Being a business owner is hard
Not “busy day” hard. Not “long week” hard. I mean the kind of hard where everything feels like it’s all on your shoulders at once. You’re making decisions all day long, solving problems no one else sees, trying to hold it all together…when when you’re not totally sure what the right move is. And the truth is, nobody really prepares you for that part.
June 28, 2026

We always talk about the success…the growth, the branding, the marketing, the wins but what we don’t talk about is the resilience. And to me, resilience is the thing that actually determines if you make it or not. It’s about getting knocked down and standing back up again. Being able to brush it off and learn from it.
Most of us start out believing success is a straight line. You stay with a good idea. You work hard. You put in the hours. But no matter how things are going…
Something breaks. Sales drop. An employee quits. Plans don’t work. And sometimes, all in the same week.
So the question isn’t how to avoid it. It’s how to keep going when it happens.
For me, one of the biggest mindset shifts was this:
It is not personal.
A slow month doesn’t mean you’re failing.
A bad review doesn’t define you or your business.
A mistake doesn’t mean you’re not capable.
It is just reality. Sh*t happens.
If you can separate what’s happening from how you see yourself, it gets easier to move forward. Instead of thinking, “I’m not good at this,” You start thinking, “Ok, what can I adjust?”THAT shift or flexibility is what matters.
Most of us start with a clear plan… and then reality changes it.
Costs go up. Customers change. The economy shifts. What worked six months ago suddenly doesn’t. Resilient business owners don’t get stuck trying to force the original plan. They adapt. They adjust. They pivot.
They try something different.
That’s not failing. Some of the best decisions can come from plans that didn’t work.
Now let’s talk about another topic we can relate to as owners…burnout is real.
Ownership can be very demanding and we push through everything. Long hours, constant decision making, financial pressure. The stress to keep going, keep working, keep saying yes. Eventually, you hit a wall.
Resilience isn’t about running yourself into the ground. It’s about knowing when to step back and take a breath. Remember why you started in the first place.
You don’t have to do it all alone either. Or say yes to everything. Ask for help. Step away for a moment or two.
Protecting your time and your energy is part of staying in business. You need to learn to manage your stress. Because if you’re completely drained, it’s really hard to lead anything well.

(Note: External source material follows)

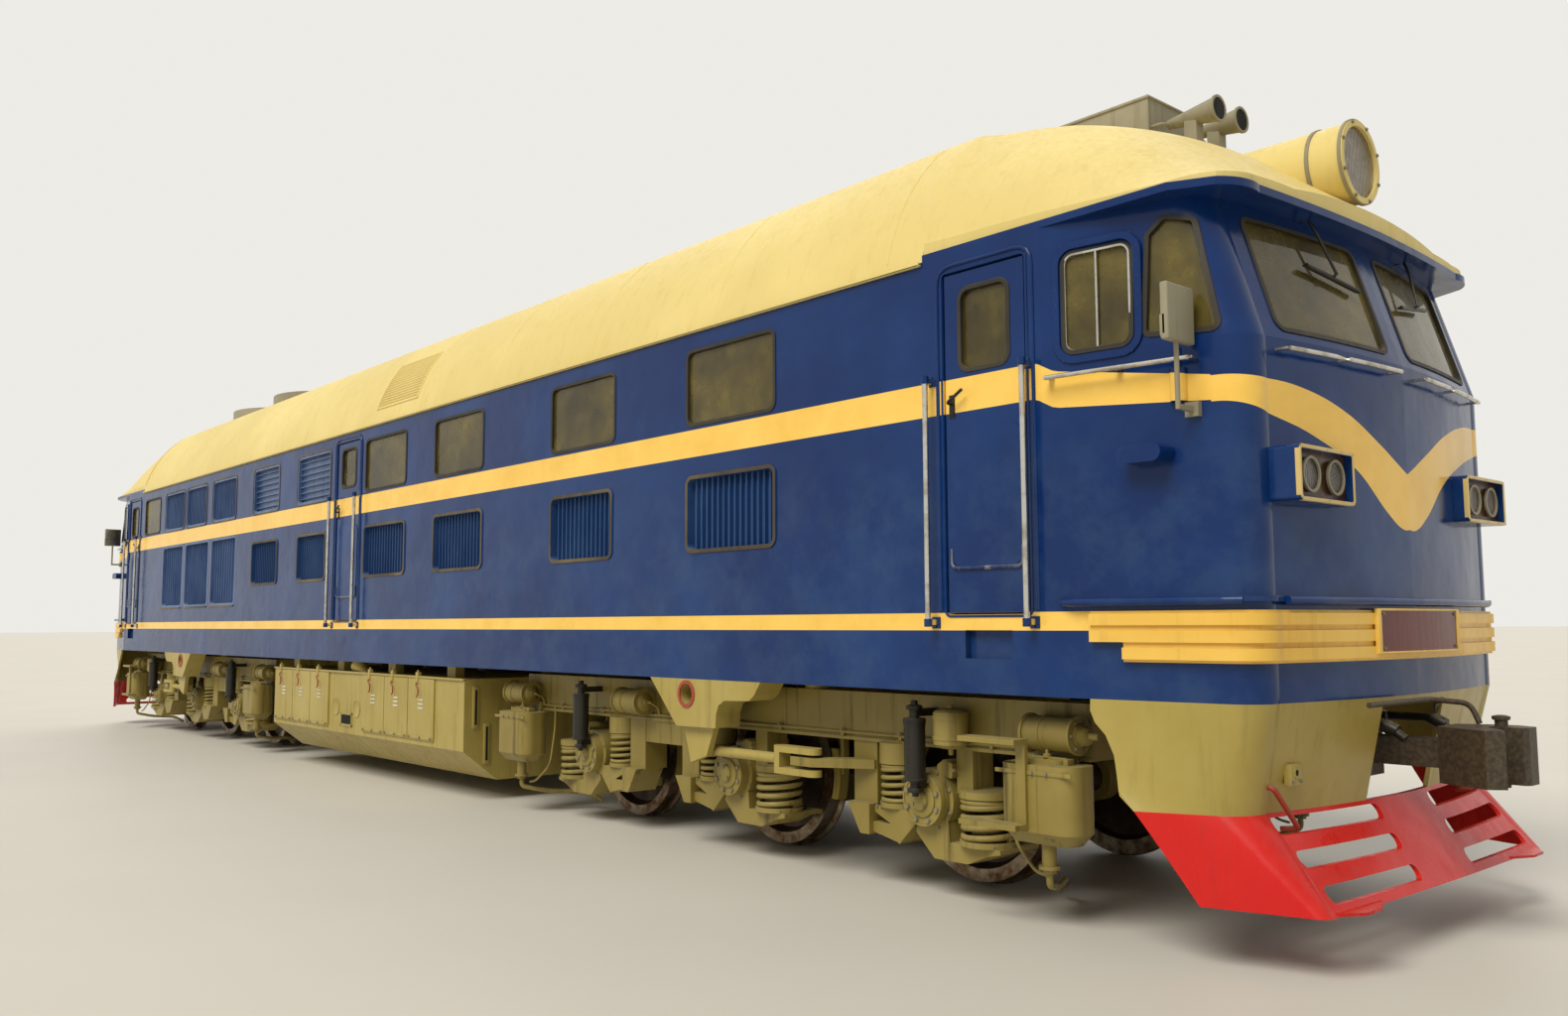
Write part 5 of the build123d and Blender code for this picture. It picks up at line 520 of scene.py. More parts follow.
for number, end in ((1, 1), (2, -1)):
    body = f"bogie_{number}"
    steel, oiled = bmesh.new(), bmesh.new()
    bolts, small_bolts, wires = [], [], []
    for name, offset, foot_z, height, coil_r, wire_r, turns in SPRINGS:
        spots = [(mirror(end, hand, BOGIE_X)(axle + low * offset, SPRING_Y, foot_z), UP)
                 for axle, low in AXLES for hand in HANDS]
        wires.append(grown(f"{body}_{name}_coils", coils, spots, body, "bogie_paint", coil_radius=coil_r,
                           wire_radius=wire_r, free_height=height, turns=turns, finish=bogie_olive))
    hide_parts(f"{body}_springs")
    for hand in HANDS:
        at, out = mirror(end, hand, BOGIE_X), (0, hand, 0)
        for axle, low in AXLES:
            turned(steel, at(axle, CAP_FACE_Y - 0.002, AXLE_Z), out, AXLE_CAP, sides=36)
            collar(steel, at(axle, CAP_FACE_Y - 0.001, AXLE_Z), out, 0.138, 0.150, 0.006)
            bolts += bolt_circle(at(axle, CAP_FACE_Y, AXLE_Z), out, 0.122, 8, math.pi / 8)
            small_bolts += bolt_circle(at(axle, BOX_FACE_Y, AXLE_Z), out, 0.169, 8, math.pi / 8)
            small_bolts += bolt_circle(at(axle, CAP_FACE_Y + 0.036, AXLE_Z), out, 0.044, 3, math.pi / 2)
            for along, up in BOX_BOLTS:
                small_bolts.append((at(axle + low * along, BOX_FACE_Y, AXLE_Z + up), out))
        for offset in CYLINDERS_X:
            way = 1 if offset > 0 else -1
            rod = (end * way, 0, 0)
            x, y, z = at(offset, CYLINDER_Y, CYLINDER_Z)
            for shift, radius, depth in CYLINDER_BANDS:
                collar(steel, (x + shift, y, z), (1, 0, 0), CYLINDER_R, radius, depth)
            turned(steel, at(offset + way * 0.158, CYLINDER_Y, CYLINDER_Z), rod, BOOT, sides=28)
            turned(steel, at(offset - way * 0.158, CYLINDER_Y, CYLINDER_Z), (-end * way, 0, 0), CYLINDER_BACK)
            small_bolts += bolt_circle(at(offset + way * 0.160, CYLINDER_Y, CYLINDER_Z), rod, 0.076, 6)
            back_x = offset - way * 0.225
            pipe(steel, (at(offset - way * 0.185, CYLINDER_Y, CYLINDER_Z), at(back_x, CYLINDER_Y, CYLINDER_Z),
                         at(back_x, 1.225, 0.950), at(back_x, 1.214, 0.895)), 0.010, bend=0.025, sides=8)
        pipe(steel, (at(-PIPE_REACH, PIPE_Y, PIPE_Z), at(PIPE_REACH, PIPE_Y, PIPE_Z)), 0.010)
        for x in CLIPS_X:
            plate(steel, at(x - 0.012, 1.198, 0.870), at(x + 0.012, 1.226, 0.916), 0.003)
            small_bolts.append((at(x, 1.226, 0.908), out))
        for z in (0.915, 1.030):
            collar(steel, at(TANK_X, TANK_Y, z), UP, TANK_R, 0.104, 0.020)
        turned(steel, at(TANK_X, TANK_Y, 1.066), UP, TANK_CAP)
        turned(steel, at(TANK_X, TANK_Y, 0.890), DOWN, TANK_FOOT)
        for x in DAMPERS_X:
            for z, radius in DAMPER_COLLARS:
                collar(oiled, at(x, DAMPER_Y, z), UP, DAMPER_R, radius, 0.014)
            turned(oiled, at(x, DAMPER_Y, 1.076), UP, DAMPER_CAP)
            turned(oiled, at(x, DAMPER_Y, 0.630), DOWN, DAMPER_FOOT)
        for box in ENDS:
            on_box = mirror(end * box, hand, box * BOGIE_X + SANDBOX_X)
            plate(steel, on_box(-0.125, SANDBOX_Y - 0.012, 0.862), on_box(0.125, SANDBOX_Y + 0.012, 0.876))
            turned(steel, on_box(0, SANDBOX_Y, 0.872), UP, SAND_KNOB, sides=16)
            for low, high in ((-0.150, -0.120), (0.120, 0.150)):
                plate(steel, on_box(low, SANDBOX_Y - 0.030, 0.838), on_box(high, SANDBOX_Y + 0.030, 0.872))
            plate(steel, on_box(-0.242, SANDBOX_FACE_Y - 0.008, 0.790),
                  on_box(0.242, SANDBOX_FACE_Y, 0.812), 0.003)
            for k in (-1, 0, 1):
                small_bolts.append((at(box * SANDBOX_X + end * 0.09 * k, SANDBOX_FACE_Y, 0.801), out))
            collar(steel, on_box(0, SANDBOX_Y, SAND_FLANGE_Z), UP, 0.0375, 0.056, 0.016, sides=24)
            small_bolts += bolt_circle(on_box(0, SANDBOX_Y, SAND_FLANGE_Z), DOWN, 0.046, 4, math.pi / 4)
            pipe(steel, [at(box * x, y, z) for x, y, z in SAND_PIPE], 0.019, bend=0.08, sides=12)
            pipe(steel, [at(box * x, y, z) for x, y, z in SAND_AIR_PIPE], 0.009, bend=0.07, sides=8)
    stand(f"{body}_pipes_and_covers", steel, bogie_olive, body)
    stand(f"{body}_damper_collars", oiled, damper_black, body)
    bolted(f"{body}_cap_bolts", bolts, body, "bogie_paint", 0.015, 0.013)
    bolted(f"{body}_small_bolts", small_bolts, body, "bogie_paint", 0.009, 0.008)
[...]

Another thing that helps is realizing you’re not the only one going through this. Every business owner in this room has had moments where things felt uncertain. Where they questioned what they were doing. Where they wondered if it was all going to work. That’s normal. And there’s a lot of value in having people around you who get it. People you can talk to for advice, learn from, and lean on when needed. A group like this one can be so valuable.

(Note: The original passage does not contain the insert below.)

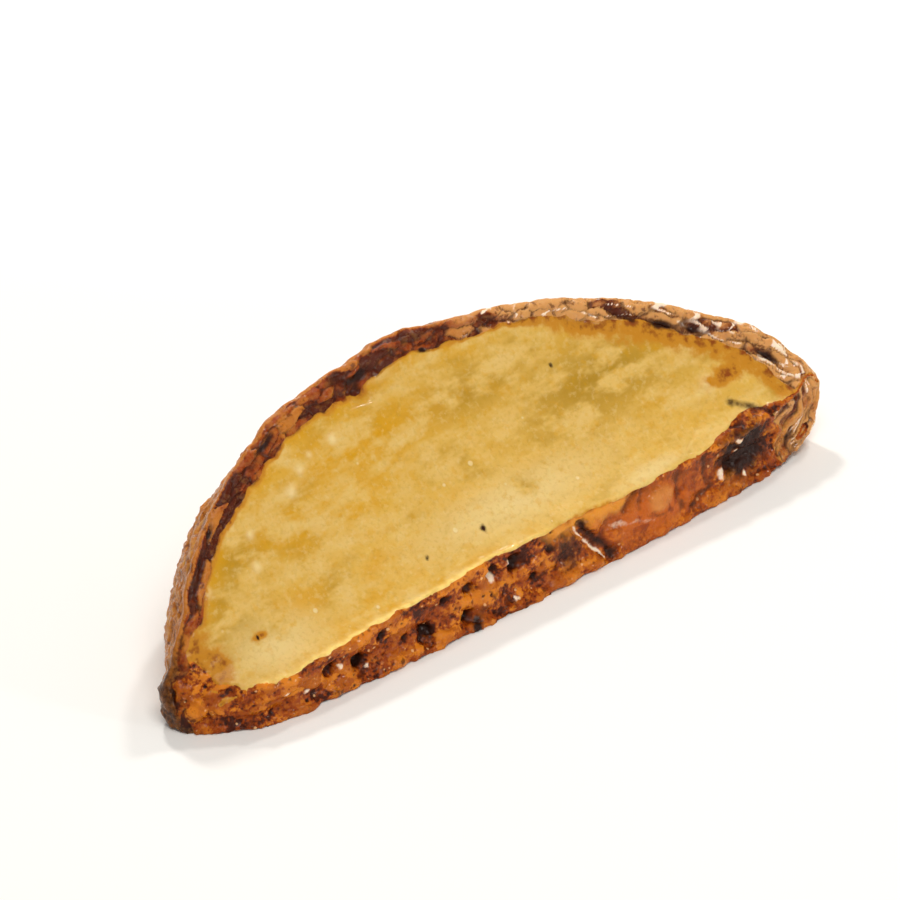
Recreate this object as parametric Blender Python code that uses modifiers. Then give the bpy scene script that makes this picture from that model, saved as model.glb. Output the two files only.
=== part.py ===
"""A baked potato wedge in its skin, lying on one of its two cut faces.

The long axis is X. The wedge lies on cut face B, in the plane Z = 0, with its browned ridge strip
towards -Y and its skin towards +Y. Cut face A slopes up from the strip to the skin. Metres, +Z up,
and the origin lies in the middle of face B.
"""

import itertools
import math

import bmesh
import bpy
import numpy as np
from mathutils import Vector

MM = 0.001

# Driving dimensions of the whole potato and of the three cuts
POTATO_LENGTH = 91.0 * MM
LEFT_SHARE = 0.475
POTATO_DIAMETER = 56.0 * MM
LEFT_BLUNTNESS = 2.2
RIGHT_BLUNTNESS = 1.85
WEDGE_ANGLE = math.radians(44.0)
STRIP_WIDTH = 6.0 * MM
STRIP_WIDTH_LEFT = 2.6 * MM
STRIP_WIDTH_RIGHT = 7.0 * MM
STRIP_TO_ORIGIN = 13.0 * MM
AXIS_BEHIND_STRIP = -1.6 * MM
AXIS_HEIGHT = 4.6 * MM
STRIP_BOW = 1.8 * MM
END_SHARE = 0.30
LEFT_END_ROUNDING = 6.0 * MM
RIGHT_END_ROUNDING = 1.8 * MM
RIGHT_END_LIFT = 2.5 * MM

# Relief, as heights above or below the plain form
POTATO_LUMPS = 0.9 * MM
SKIN_WAVES = 0.40 * MM
SKIN_CREASES = 0.22 * MM
RIM_BEAD = 0.45 * MM
RIM_WIDTH = 1.5 * MM
FACE_DISH = 1.1 * MM
FACE_STREAKS = 0.16 * MM
LIP_HEIGHT = 0.35 * MM
LIP_WIDTH = 1.1 * MM
STRIP_RECESS = 0.55 * MM
STRIP_BUBBLES = 0.8 * MM
REST_SKIN = 0.12 * MM

# Marks on the ridge strip, as positions along the wedge and above the floor
STRIP_PITS = [(-26.4, 3.2), (-22.3, 2.3), (-12.9, 1.9), (-7.3, 1.6), (-6.4, 4.3), (-3.1, 5.0), (0.2, 4.6)]
PIT_RADIUS = 0.95 * MM
PIT_DEPTH = 0.8 * MM
CRACK_FROM = (8.8, 5.6)
CRACK_TO = (12.6, 0.6)
CRACK_WIDTH = 0.45 * MM
CRACK_DEPTH = 0.9 * MM
BLISTER_AT = (20.0, 3.3)
BLISTER_SIZE = (7.5, 2.6)
BLISTER_HEIGHT = 0.8 * MM
HOLLOW_AT = (34.0, 4.0)
HOLLOW_SIZE = (4.0, 2.4)
HOLLOW_DEPTH = 0.7 * MM

# Marks on the rim, as positions along the wedge and up the slope of face A
FLAP_AT = (-1.9, 25.6)
FLAP_SIZE = (4.0, 1.6)
FLAP_HEIGHT = 0.65 * MM
RIM_PIT_AT = (-6.5, 22.4)
RIM_PIT_SIZE = (2.6, 0.9)
RIM_PIT_DEPTH = 1.0 * MM
KNOB_AT = (-35.5, 17.3)
KNOB_SIZE = (1.6, 1.2)
KNOB_HEIGHT = 0.7 * MM

# Mesh density
WORKING_VOXEL = 0.5 * MM
FINAL_TRIANGLES = 9600

COLOUR_FLESH = (0.66, 0.45, 0.13, 1.0)
FLESH_ROUGHNESS = 0.45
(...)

And finally, the last part is consistency.
This one sounds simple, but it’s probably the hardest.
Just showing up.
Even when it’s slow.
Even when you’re tired.
Even when the results aren’t immediate.
Because most businesses don’t grow from one big moment. They grow from small efforts repeated over and over again.
And resilience is what keeps you doing that. It’s what keeps you going when it would be just as easy to stop. And I think that’s really what this comes down to. Resilience isn’t about being perfect. It comes from purpose.
It’s not about always having the right answer.
It’s about staying in it.
Figuring things out as you go.
Adjusting when you need to.
Pushing you to be better than before.
And over time, something interesting starts to happen.
The problems that once felt overwhelming start to feel manageable. Challenges that once kept you awake at night become things you know how to handle. And that’s when a deeper kind of confidence begins to develop. A quiet confidence.
The kind that says, “I don’t have the answer today…but I will figure it out.”
And like I said earlier, if you are here, you’re already doing something hard. You started. You took a risk. You kept going. And that counts for a lot.
So when things get tough again, because they will, just remember, you’ve been through hard things before. And you’ll figure this out too.
Every successful entrepreneur has faced moments of doubt. Every single one.
The difference is they chose to move
forward anyway. If you stay motivated, keep learning, remain resilient through all the challenges, you will not only build something meaningful, but you will become stronger in the process.
And sometimes, the greatest success isn’t just the business you create, it’s the person you become creating it.